For that, there should be an effective GRAND JURY mechanism, eliminating prosecutors (institutionally interested parties) as parties controlling public access to the grand juries, directing the grand jury investigation, advising it and being able to be present in the grand jury while the public, the subjects of the investigation and the defense cannot.
Did Deskovic, with his "colleagues", fight for implementation of that grand jury mechanism?
Oh, no.
He is proud that he has given power to a body (after getting and publishing some snapshots of himself in the New York Senate and self-advertised his close connections to all three branches of power in New York) that will make true accountability of prosecutors impossible.
And now he claims that it is people who insist on Deskovic's OWN INITIAL VERSION of what needs to be done to fight wrongful convictions are - well, in the way.
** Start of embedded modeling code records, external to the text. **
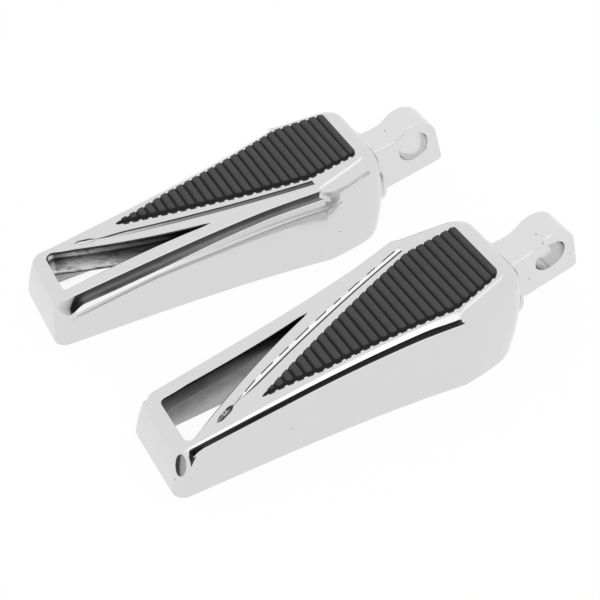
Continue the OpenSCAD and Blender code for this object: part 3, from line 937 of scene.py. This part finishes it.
def cut_window(body, side):
    """The window: rounded upper edge, upright arm side and a drafted rail side. The rib that
    reaches past its edge is trimmed with it."""
    pts = window_top()
    rings = []
    for out, down in ((1.0, -1.2), (0.62, -0.3), (0.34, 0.0), (0.14, 0.1), (0.03, 0.25), (0.0, 0.45)):
        rings.append([top_point(x, y, down) for x, y in offset_outline(pts, out)])
    # The rail's wall at the floor, and heights as shares of the top face's
    foot_wall = 5.7
    for z in (0.84, 0.5, 0.0, -0.12):
        ring = []
        for x, y in pts:
            # Share of the rail side's draft that this place takes
            rail = clamp01((y - 3) / 3.8)
            if x > 3:
                middle = mix(-7.2, 8.2, clamp01((x - 3) / 43))
                rail = clamp01((y - middle) / 3.5)
            far = rim_half(rim_x(x)) - foot_wall
            depth = 1 - z
            yy = mix(y, max(y, far), rail * smooth(depth))
            ring.append(Vector((x, yy, (top_z(x) - 0.45) * z if z > 0 else (z * 16))))
        rings.append(ring)
    cutter = ring_skin("window_cutter", rings)
    # The walls take painted shade, the arm's wall painted reflection, the outer edge a painted highlight
    for material in (inside_chrome(side), rib_chrome(side), painted_highlight_chrome()):
        cutter.data.materials.append(material)
    # Vertices run ring by ring: corner and arm wall first, then the rail's wall and the
    # outer end, whose first 2 mm below the rounded edge take a painted highlight
    last_arm, streaked, highlighted = 31, 1, 2
    n = len(pts)
    for face in cutter.data.polygons:
        cols = {v % n for v in face.vertices}
        rows = {v // n for v in face.vertices}
        if len(face.vertices) > 4 or 0 in rows and len(cols) > 2:
            continue
        if max(cols) <= last_arm and 0 not in cols:
            face.material_index = streaked
        elif cols <= {0, 1, n - 1, n - 2} and rows <= {5, 6}:
            face.material_index = highlighted
    combine(body, cutter, "DIFFERENCE")


def cut_hollow(body, side):
    """The casting's hollow underside, from the window to the wall that carries the lug."""
    rings = []
    xs = [3.0 + 6 * (1 - math.cos(math.radians(i * 11.25))) for i in range(8)]
    xs += [mix(9.2, 86, i / 24) for i in range(25)]
    xs += [90.3 - 3.8 * (1 - math.cos(math.radians(i * 15))) for i in range(5, -1, -1)]

    def half(x, t):
        wide = mix(top_half(x) - 4.4, rim_half(rim_x(x)) - 3.0, t)
        return wide - corner_cut(max(0.0, x - 1.2), 6) - 0.6 * corner_cut(max(0.0, 91.4 - x), 4)

    for x in xs:
        roof = top_z(x) - 5.2
        fx = rim_x(x) * 0.98 + 0.2
        # Beside the window the rail's wall thickens toward its foot
        foot = 2.7 * (1 - smooth((x - 42) / 10))
        # Share of the draft, what comes off the half width, height, share of the rim's station
        rows = [(0.25, 1.2, roof, 0), (0.25, 0.3, roof - 0.35, 0), (0.28, 0, roof - 1.2, 0.08)]
        rows += [(0.5, 0, roof * 0.7, 0.35), (0.74, 0, roof * 0.42, 0.6)]
        rows += [(0.9, 0, roof * 0.18, 0.8), (1.0, 0, -1.0, 1)]
        shape = [(half(x, t) - less, z, mix(x, fx, share)) for t, less, z, share in rows]
        ring = [Vector((px, y - foot * smooth(1 - max(z, 0) / roof), z)) for y, z, px in shape]
        ring += [Vector((px, -y, z)) for y, z, px in reversed(shape)]
        rings.append(ring)
    cutter = ring_skin("hollow_cutter", rings)
    cutter.data.materials.append(inside_chrome(side))
    combine(body, cutter, "DIFFERENCE")


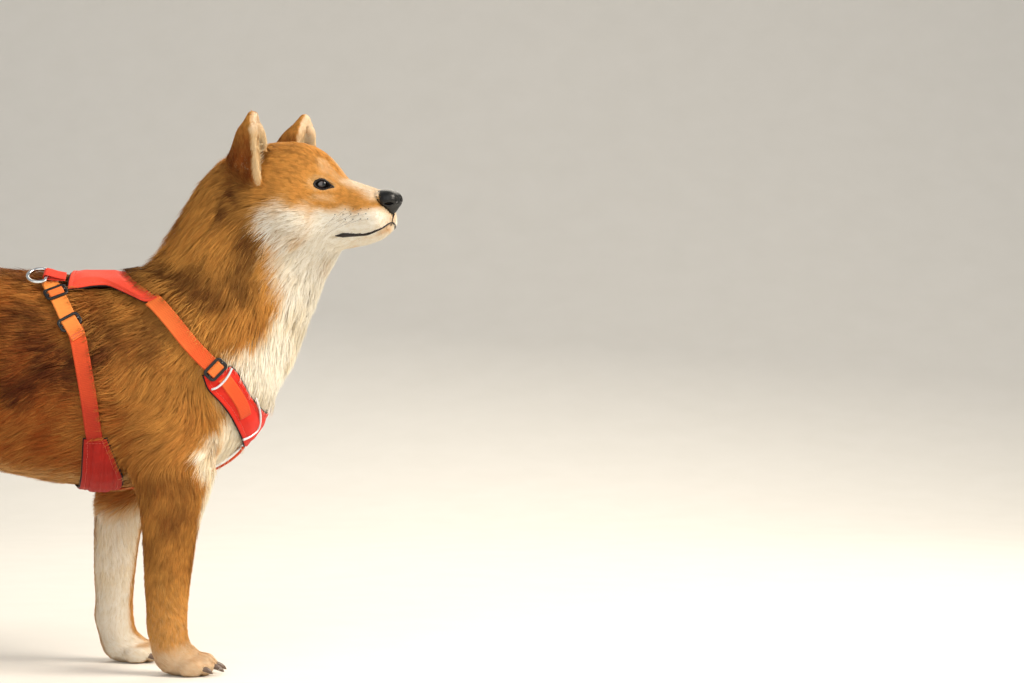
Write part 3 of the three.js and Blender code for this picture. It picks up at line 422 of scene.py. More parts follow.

Fighting against what he "fought for 6 years to pass".
Such a busy man.
So much effort, time and money dedicated to the "cause".
Dedicated "7 figures of money" into a cause - and squandered it on a TV show without a written contract.
"There is only one me".
"Body of work, time and money spent to the degree that he "contributed" "are the true barometers".
Body of work, mind.
Not the result.
Limelight, remember?
Wrongfully convicted because he was weak for flattery, and now suckered his supporters into supporting something that will KILL their dreams of every stemming wrongful convictions - also because of his hunger for proximity to power, money and the spotlight.